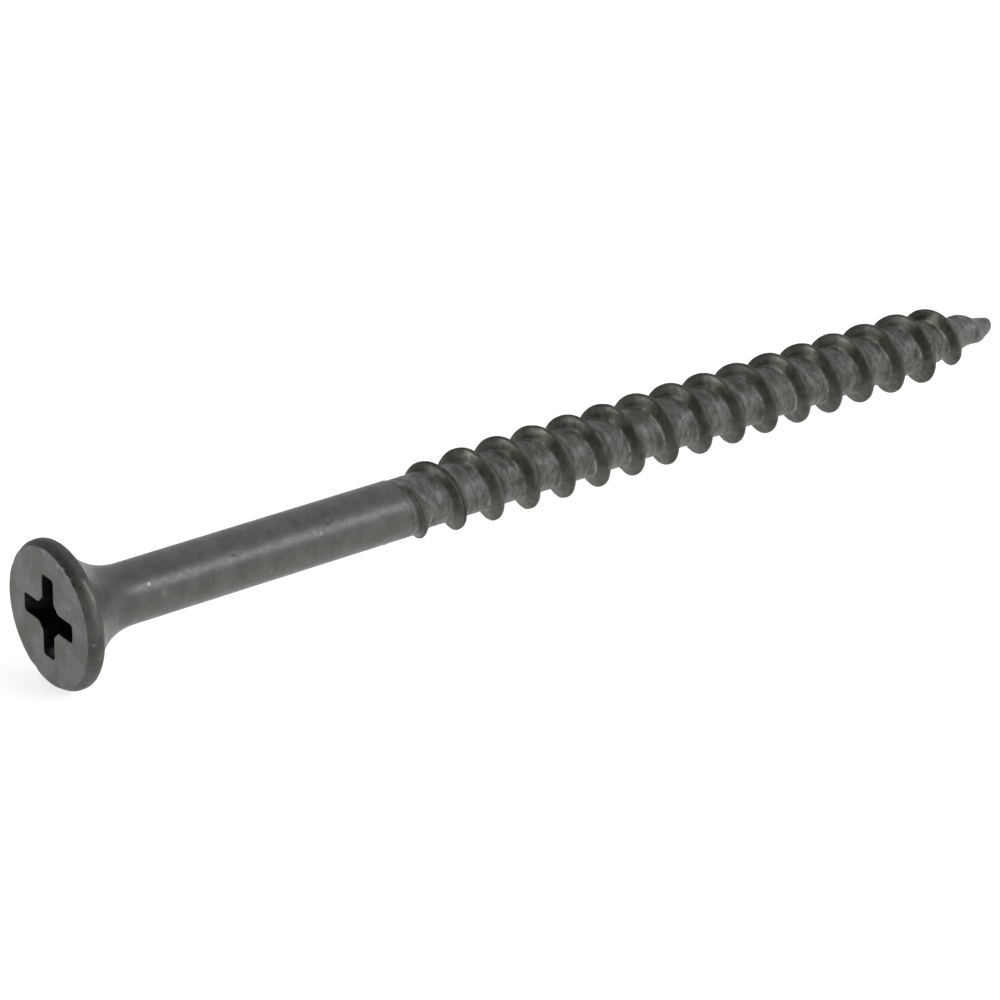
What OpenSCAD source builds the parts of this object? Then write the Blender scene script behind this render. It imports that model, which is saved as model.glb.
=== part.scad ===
// Wood screw, countersunk bugle head with a cross recess, smooth shank, coarse
// right-hand thread and gimlet point. Millimetres.
//
// The screw lies along X. The flat face of the head is the plane x = 0, with the
// axis through the origin, and the point is at +X.
//
// The screw is one piece of steel. Its regions are separate solids that meet
// face to face: head, neck, shank, core of the thread, thread ridge and point.

/* [Screw] */
// Length from the flat face of the head to the point
screw_len = 75.2; // [66:0.2:90]
// Diameter of the smooth shank
shank_d = 3.76; // [3.4:0.02:3.9]

/* [Head] */
// Diameter of the head where its rim is widest
head_d = 9.1; // [8.8:0.1:10]
// Diameter of the flat face, with its rounded edge
face_d = 8.66; // [8.2:0.02:8.7]
// Height of the rim band, with its rounded edges
rim_h = 1.15; // [1:0.05:1.4]
// Distance from the face to where the rim is widest
slant_h = 0.5; // [0.2:0.05:0.5]
// Radius that rounds the edge of the flat face
face_edge_r = 0.08; // [0.04:0.02:0.16]
// Radius that rounds the rim into the underside of the head
under_edge_r = 0.4; // [0.2:0.05:0.5]
// Distance from the face to the plane where the concave neck has become the shank
neck_end = 5.3; // [4.8:0.1:6]

/* [Drive recess] */
// How far the wings are turned from upright, in degrees
recess_turn = 2.5; // [0:0.5:45]
// Size across two opposite wings at the face
recess_d = 5.2; // [4.6:0.1:5.6]
// Depth of the recess at the centre
recess_depth = 2.7; // [2.2:0.1:2.9]
// Width of one wing
wing_w = 1.15; // [0.9:0.05:1.3]
// Size across two opposite wings where they meet the floor cone
wing_floor_d = 2.3; // [2:0.1:2.6]

/* [Thread] */
// Distance from one crest to the next along the axis
pitch = 2.82; // [2.4:0.02:3.2]
// Diameter over the crests
major_d = 5.05; // [4.8:0.05:5.4]
// Diameter at the root
root_d = 3.44; // [3.2:0.02:3.6]
// Width of the flat crest
crest_w = 0.26; // [0.1:0.02:0.4]
// Width of the ridge where it meets the root
ridge_w = 1.2; // [0.9:0.05:1.5]
// Where the smooth shank ends and the root begins
thread_start = 25.6; // [24:0.2:28]

/* [Point] */
// Length of the cone
point_len = 7; // [5:0.2:8]
// Diameter of the blunt end
tip_d = 0.7; // [0.3:0.1:0.8]

/* [Hidden] */

steel = "#4d4f52";
steel_dark = "#3b3c3f";
steel_light = "#626467";

round_fn = 96;

shank_r = shank_d / 2;
root_r = root_d / 2;
crest_r = major_d / 2;
head_r = head_d / 2;
face_r = face_d / 2;
tip_r = tip_d / 2;

// Underside of the head: a curve of revolution, steep at the rim band and tangent
// to the shank.
neck_top_r = head_r - under_edge_r;
neck_len = neck_end - rim_h;
neck_steps = 18;
neck_power = 2.35;

// Short cone where the shank steps down to the root
step_len = 0.6;
point_start = screw_len - point_len;
// The blunt end of the point is a cap this deep
cap_len = 0.15;

// Recess: the wings taper from the face to their floor, and a cone goes deeper
wing_depth = recess_depth * 0.78;
recess_core_r = recess_d * 0.23;
recess_floor_r = wing_floor_d * 0.4;
cut_over = 0.2;

// Ridge: the crest is at +Z where x = crest_top_x
crest_top_x = thread_start + 1.9;
steps_per_turn = 30;
// Angle along the helix, in degrees, at the first and last section of the ridge
helix_first = -288;
helix_last = floor((screw_len - crest_top_x - 0.8) / pitch * 360);
// The ridge's height rises from its first share, ever more slowly, by this angle
first_share = 0.06;
rise_angle = 240;
// The ridge is at its full height up to fade_from from the end of the point,
// and has shrunk to a low ridge at fade_to
fade_from = 4.3;
fade_to = 3;
low_height = 0.3;
// The low ridge runs out over the last angle of the helix
run_out_angle = 90;
// The flank that faces the head is steeper than the one that faces the point
head_flank_share = 0.42;
flank_run = ridge_w - crest_w;

// Turns a shape made along Z so that it lies along X, its +X side down
module along_x() {
    rotate([0, 90, 0]) children();
}

// Points of an arc, from one angle to another
function arc(cx, cy, r, from, to, n) =
    [for (i = [0 : n]) let (a = from + (to - from) * i / n) [cx + r * cos(a), cy + r * sin(a)]];

// Radius of the neck at a distance below the rim band, 0 to 1 of its length
function neck_r(t) = shank_r + (neck_top_r - shank_r) * pow(1 - t, neck_power);

// Radius of the steel under the ridge, at a distance from the face
function core_r(x) =
    x < thread_start ? shank_r
    : x < thread_start + step_len ? shank_r - (shank_r - root_r) * (x - thread_start) / step_len
    : x < point_start ? root_r
    : root_r - (root_r - tip_r) * (x - point_start) / (point_len - cap_len);

// A smooth step from 0 to 1 as t goes from 0 to 1
function smooth(t) = let (c = min(1, max(0, t))) c * c * (3 - 2 * c);

// Height of the ridge above the core, at an angle along the helix
function ridge_height(angle) =
    let (
        left = screw_len - crest_top_x - pitch * angle / 360,
        rise = first_share + (1 - first_share) * (1 - exp((helix_first - angle) / rise_angle)),
        fade = smooth((left - fade_to) / (fade_from - fade_to)),
        out = min(1, (helix_last - angle) / run_out_angle),
        full = crest_r - root_r
    )
    (low_height + (full - low_height) * fade) * rise * max(0.15, out);

// Four corners of the ridge's section at an angle along the helix, counted from +Z
function ridge_section(angle) =
    let (
        x = crest_top_x + pitch * angle / 360,
        height = ridge_height(angle),
        share = height / (crest_r - root_r),
        run = flank_run * share,
        top = crest_w * (0.4 + 0.6 * share),
        x_head = x - top / 2 - run * head_flank_share,
        x_point = x + top / 2 + run * (1 - head_flank_share),
        crest = core_r(x) + height,
        a = 180 + angle
    )
    [for (p = [[x_head, core_r(x_head)], [x - top / 2, crest], [x + top / 2, crest], [x_point, core_r(x_point)]])
        [p[1] * cos(a), p[1] * sin(a), p[0]]];

// Cross recess, cut from the face down
module drive_recess() {
    wing_slope = (recess_d - wing_floor_d) / 2 / wing_depth;
    outer = recess_d / 2 + wing_slope * cut_over;
    for (turn = [0, 90])
        rotate([0, 0, turn + recess_turn])
            rotate([90, 0, 0])
                linear_extrude(height = wing_w, center = true)
                    polygon([[-outer, -cut_over], [outer, -cut_over],
                             [wing_floor_d / 2, wing_depth], [-wing_floor_d / 2, wing_depth]]);
    translate([0, 0, -cut_over])
        cylinder(h = wing_depth + cut_over, r1 = recess_core_r, r2 = recess_floor_r, $fn = round_fn);
    translate([0, 0, wing_depth])
        cylinder(h = recess_depth - wing_depth, r1 = recess_floor_r, r2 = 0.12, $fn = round_fn);
}

// Rim band and flat face
module head() {
    profile = concat(
        [[0, 0]],
        arc(face_r - face_edge_r, face_edge_r, face_edge_r, -90, 0, 4),
        [[head_r, slant_h]],
        arc(head_r - under_edge_r, rim_h - under_edge_r, under_edge_r, 0, 90, 7),
        [[0, rim_h]]);
    color(steel)
        along_x()
            difference() {
                rotate_extrude($fn = round_fn) polygon(profile);
                drive_recess();
            }
}

// Concave underside of the head
module neck() {
    curve = [for (i = [0 : neck_steps])
        let (t = i / neck_steps)
        [neck_r(t), rim_h + neck_len * t]];
    color(steel_dark)
        along_x()
            difference() {
                rotate_extrude($fn = round_fn)
                    polygon(concat([[0, rim_h]], curve, [[0, neck_end]]));
                drive_recess();
            }
}

// Smooth part of the shank
module shank() {
    color(steel)
        along_x()
            translate([0, 0, neck_end])
                cylinder(h = thread_start - neck_end, r = shank_r, $fn = round_fn);
}

// Core that the ridge winds around, with the step down from the shank
module thread_core() {
    color(steel_light)
        along_x()
            rotate_extrude($fn = round_fn)
                polygon([[0, thread_start], [shank_r, thread_start],
                         [root_r, thread_start + step_len], [root_r, point_start], [0, point_start]]);
}

// The helical ridge, one closed solid from the shank to the point
module thread_ridge() {
    count = ceil((helix_last - helix_first) / 360 * steps_per_turn);
    sections = [for (i = [0 : count]) ridge_section(helix_first + (helix_last - helix_first) * i / count)];
    points = [for (s = sections, p = s) p];
    sides = [for (i = [0 : count - 1], j = [0 : 3])
        let (a = 4 * i + j, b = 4 * i + (j + 1) % 4)
        each [[a, a + 4, b], [b, a + 4, b + 4]]];
    caps = [[0, 1, 2, 3], [4 * count + 3, 4 * count + 2, 4 * count + 1, 4 * count]];
    color(steel_dark)
        along_x()
            polyhedron(points = points, faces = concat(sides, caps), convexity = 10);
}

// Gimlet point: the cone under the last turns
module point() {
    color(steel_light)
        along_x()
            rotate_extrude($fn = round_fn)
                polygon([[0, point_start], [root_r, point_start],
                         [tip_r, screw_len - cap_len], [tip_r * 0.6, screw_len], [0, screw_len]]);
}

head();
neck();
shank();
thread_core();
thread_ridge();
point();
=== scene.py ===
import math

import bpy
import numpy as np
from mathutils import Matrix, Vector, noise


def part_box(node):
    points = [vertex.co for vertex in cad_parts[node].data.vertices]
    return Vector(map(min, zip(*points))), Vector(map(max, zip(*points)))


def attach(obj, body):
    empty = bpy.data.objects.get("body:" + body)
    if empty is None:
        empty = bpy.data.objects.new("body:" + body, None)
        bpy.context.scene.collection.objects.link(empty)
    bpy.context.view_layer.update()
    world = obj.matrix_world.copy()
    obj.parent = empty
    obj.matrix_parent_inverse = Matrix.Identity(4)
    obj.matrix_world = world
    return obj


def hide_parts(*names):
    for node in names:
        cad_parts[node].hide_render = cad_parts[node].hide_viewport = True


# Wood screw: bugle head with a cross recess, smooth shank, coarse thread and gimlet point.
# Shapes are worked out in millimetres along X, from the sizes of the CAD nodes, and turned
# into metres when a mesh is made. Angles around the axis start at +Z and grow towards -Y.
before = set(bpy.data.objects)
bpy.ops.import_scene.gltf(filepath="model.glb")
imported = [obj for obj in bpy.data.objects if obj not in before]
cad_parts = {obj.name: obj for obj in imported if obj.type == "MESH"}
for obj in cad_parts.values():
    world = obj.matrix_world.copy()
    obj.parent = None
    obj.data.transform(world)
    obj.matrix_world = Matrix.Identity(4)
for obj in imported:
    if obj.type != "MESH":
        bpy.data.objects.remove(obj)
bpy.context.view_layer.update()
MM = 0.001
TURN = 2 * math.pi


def low(node):
    """Lowest corner of a CAD node's box, in millimetres."""
    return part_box(node)[0] / MM


def high(node):
    """Highest corner of a CAD node's box, in millimetres."""
    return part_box(node)[1] / MM


# ---- sizes taken from the CAD nodes ----
HEAD_R = high("head").z
RIM_H = high("head").x
NECK_TOP_R = high("neck").z
NECK_END = high("neck").x
SHANK_R = high("shank").z
SHANK_END = high("shank").x
CREST_R = high("thread_ridge").z
POINT_START = low("point").x
ROOT_R = high("point").z
LENGTH = high("point").x

# ---- head ----
FACE_R = 4.33
FACE_EDGE_R = 0.10
# Where the rounded edge of the face stops turning and the slant begins, in degrees
FACE_EDGE_SWEEP = 70
SLANT_H = 0.5
SLANT_POWER = 1.5
UNDER_EDGE_R = HEAD_R - NECK_TOP_R
NECK_POWER = 2.35
# How uneven the face is, in mm, and the rim, as a share of its radius, and the size of the lumps
FACE_WAVE, RIM_WAVE, HEAD_LUMP = 0.010, 0.0016, 1.6
# The unevenness starts at this distance from the axis, and stops short of the neck
WAVE_FROM, WAVE_RUN, WAVE_END = 2.9, 0.8, 0.3
# Points nearer the face's plane than this belong to the face
FACE_DEPTH = 0.02
# Half the width of the painted highlight line on the rim, and the shares of its length over which its ends
# fade
RIM_HIGHLIGHT_WIDTH, RIM_HIGHLIGHT_IN, RIM_HIGHLIGHT_OUT = 0.065, 0.2, 0.3

# ---- recess ----
RECESS_TURN = math.radians(2.5)
WING_HALF = 0.575
WING_REACH = 2.57
WING_FLOOR_REACH = 1.15
WING_DEPTH = 2.1
RECESS_DEPTH = 2.7
CORE_R = 1.17
LIP_R = 0.07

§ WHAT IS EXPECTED
In the material above, find the lines that contain "model" and show them.

§ ANSWER BELOW
What OpenSCAD source builds the parts of this object? Then write the Blender scene script behind this render. It imports that model, which is saved as model.glb.
bpy.ops.import_scene.gltf(filepath="model.glb")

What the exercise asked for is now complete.